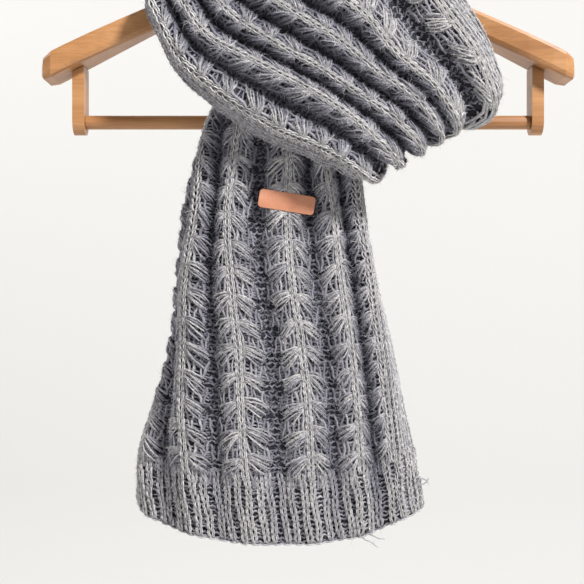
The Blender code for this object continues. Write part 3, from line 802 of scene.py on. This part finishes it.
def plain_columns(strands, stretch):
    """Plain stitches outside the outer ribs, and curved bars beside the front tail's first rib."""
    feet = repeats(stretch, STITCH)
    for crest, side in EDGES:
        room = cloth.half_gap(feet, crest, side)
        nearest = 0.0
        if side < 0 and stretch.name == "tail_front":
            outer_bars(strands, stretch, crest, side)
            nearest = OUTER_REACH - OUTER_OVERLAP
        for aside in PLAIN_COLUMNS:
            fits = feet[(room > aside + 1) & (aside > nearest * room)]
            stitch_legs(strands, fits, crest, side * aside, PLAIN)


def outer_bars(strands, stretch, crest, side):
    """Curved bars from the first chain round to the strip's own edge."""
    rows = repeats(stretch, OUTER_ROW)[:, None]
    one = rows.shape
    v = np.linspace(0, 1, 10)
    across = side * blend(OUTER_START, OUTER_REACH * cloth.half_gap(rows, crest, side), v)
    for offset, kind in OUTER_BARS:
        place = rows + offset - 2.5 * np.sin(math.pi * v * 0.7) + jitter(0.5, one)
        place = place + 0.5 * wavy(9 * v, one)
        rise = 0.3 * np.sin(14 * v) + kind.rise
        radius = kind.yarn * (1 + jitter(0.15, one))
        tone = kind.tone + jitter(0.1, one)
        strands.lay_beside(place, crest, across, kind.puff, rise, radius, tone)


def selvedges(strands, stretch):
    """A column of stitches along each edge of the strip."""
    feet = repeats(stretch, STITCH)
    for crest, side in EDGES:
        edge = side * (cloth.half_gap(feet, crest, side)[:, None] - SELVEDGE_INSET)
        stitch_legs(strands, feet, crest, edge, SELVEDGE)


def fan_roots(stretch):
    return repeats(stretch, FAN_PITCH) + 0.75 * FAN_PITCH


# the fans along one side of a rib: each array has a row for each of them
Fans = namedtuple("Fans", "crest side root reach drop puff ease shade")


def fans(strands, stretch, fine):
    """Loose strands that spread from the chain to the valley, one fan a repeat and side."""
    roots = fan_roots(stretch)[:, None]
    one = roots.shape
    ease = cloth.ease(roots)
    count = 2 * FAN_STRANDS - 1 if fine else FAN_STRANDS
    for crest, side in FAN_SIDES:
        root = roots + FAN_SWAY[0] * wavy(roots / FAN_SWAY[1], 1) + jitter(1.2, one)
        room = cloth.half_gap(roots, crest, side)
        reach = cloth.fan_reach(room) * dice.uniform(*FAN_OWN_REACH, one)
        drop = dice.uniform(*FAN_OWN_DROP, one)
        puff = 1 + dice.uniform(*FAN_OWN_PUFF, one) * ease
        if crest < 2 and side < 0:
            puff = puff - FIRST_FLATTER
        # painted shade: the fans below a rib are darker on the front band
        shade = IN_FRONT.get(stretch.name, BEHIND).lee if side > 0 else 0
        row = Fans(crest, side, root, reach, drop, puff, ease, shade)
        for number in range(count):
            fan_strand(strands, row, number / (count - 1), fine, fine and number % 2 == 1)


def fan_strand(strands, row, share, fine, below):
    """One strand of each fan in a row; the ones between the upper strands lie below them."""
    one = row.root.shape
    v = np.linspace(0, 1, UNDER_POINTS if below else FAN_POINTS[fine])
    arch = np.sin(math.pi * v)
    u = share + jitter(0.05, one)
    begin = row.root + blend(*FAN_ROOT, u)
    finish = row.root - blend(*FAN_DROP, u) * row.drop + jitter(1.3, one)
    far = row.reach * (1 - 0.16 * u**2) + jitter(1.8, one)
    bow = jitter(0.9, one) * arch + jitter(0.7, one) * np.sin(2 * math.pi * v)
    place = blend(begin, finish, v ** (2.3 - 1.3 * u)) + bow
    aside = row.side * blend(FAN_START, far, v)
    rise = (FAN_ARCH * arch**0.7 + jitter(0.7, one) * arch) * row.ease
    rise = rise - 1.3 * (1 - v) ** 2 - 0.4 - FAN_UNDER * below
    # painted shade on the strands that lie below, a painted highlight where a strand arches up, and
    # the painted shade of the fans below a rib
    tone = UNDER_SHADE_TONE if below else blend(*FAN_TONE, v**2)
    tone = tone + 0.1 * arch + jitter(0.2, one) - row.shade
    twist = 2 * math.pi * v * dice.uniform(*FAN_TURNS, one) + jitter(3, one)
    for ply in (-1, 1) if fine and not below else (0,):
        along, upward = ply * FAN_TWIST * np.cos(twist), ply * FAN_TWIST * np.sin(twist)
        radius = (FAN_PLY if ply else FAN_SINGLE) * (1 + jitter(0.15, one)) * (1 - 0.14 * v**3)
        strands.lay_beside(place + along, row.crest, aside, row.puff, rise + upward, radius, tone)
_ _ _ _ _
## Do this
Where does the word "from" appear? Return each line that holds it.

## The response
The Blender code for this object continues. Write part 3, from line 802 of scene.py on. This part finishes it.
    """Curved bars from the first chain round to the strip's own edge."""
    """Loose strands that spread from the chain to the valley, one fan a repeat and side."""